Within Vaisnavism some groups, such as Sri sampradaya, adhere to and follow the Rig Veda: V.I.15b.3, which states "O ye who wish to gain realization of the supreme truth, utter the name of Vishnu at least once in the steadfast faith that it will lead you to such realization."

Interpretations alluding to the power of God in controlling karma

Many names in the Vishnu Sahasranama, the thousand names of Vishnu allude to the power of God in controlling karma. For example, the 135th name of Vishnu, Dharmadhyaksha, in Sankara's interpretation means, "One who directly sees the merits (Dharma) and demerits (Adharma), of beings by bestowing their due rewards on them."

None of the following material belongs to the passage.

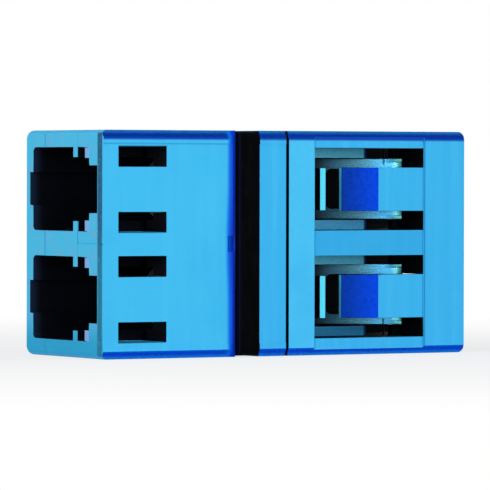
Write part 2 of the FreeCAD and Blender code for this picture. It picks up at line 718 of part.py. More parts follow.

Other names of Vishnu alluding to this nature of God are Bhavanah, the 32nd name, Vidhata, the 44th name, Apramattah, the 325th name, Sthanadah, the 387th name and Srivibhavanah, the 609th name. Bhavanah, according to Sankara's interpretation, means "One who generates the fruits of Karmas of all Jivas for them to enjoy." The Brahma Sutra (3.2.28) "Phalmatah upapatteh" speaks of the Lord's function as the bestower of the fruits of all actions of the jivas.

General thoughts

Sections from Swami Tapasyananda's translation of the concluding verses of Vishnu sahasranama, state the following: "Nothing evil or inauspicious will befall a man here or hereafter who daily hears or repeats these names." That comment is noteworthy. King Nahusha, a once righteous king, ancestor of Yudhisthira, according to excerpt from C. Rajagopalachari's translation of the Mahabharata, became an Indra, king of devas, but was later expelled from Swarga or heaven due to a curse by the great sage Agastya for his eventual gain in pride and arrogance and became a python for thousands of years.

Thus, chanting of Vishnu sahasranama will help lead to success in this life and hereafter.

A. C. Bhaktivedanta Swami Prabhupada gives a Gaudiya Vaishnava interpretation of verse 7.24 from the Bhagavad Gita, wherein he quotes the Avatar, Krishna, as saying: "Unintelligent men, who do not know Me perfectly, think that I, the Supreme Personality of Godhead, Krishna, was impersonal before and have now assumed this personality. Due to their small knowledge, they do not know My higher nature, which is imperishable and supreme." Prabhupada has also stated that “I beg to point out that the Hindu religion is perfectly based on the personal conception of God, or Vishnu."

In Swami Chidbhavananda's translation of the Bhagavad Gita, he gives an opposite interpretation of the same verse, 7:24, "men of poor understanding think of Me, the unmanifest, as having manifestation, not knowing My supreme state, immutable and unsurpassed." Swami Chidbhavananda, holding Advaita views, gives more importance to God being formless while Srila Prabhupada, following Chaitanya Mahaprabhu's philosophy, gives importance to God with form. Ramakrishna analogized God with form and without form as being like ice and liquid water, as being both the same but in different states.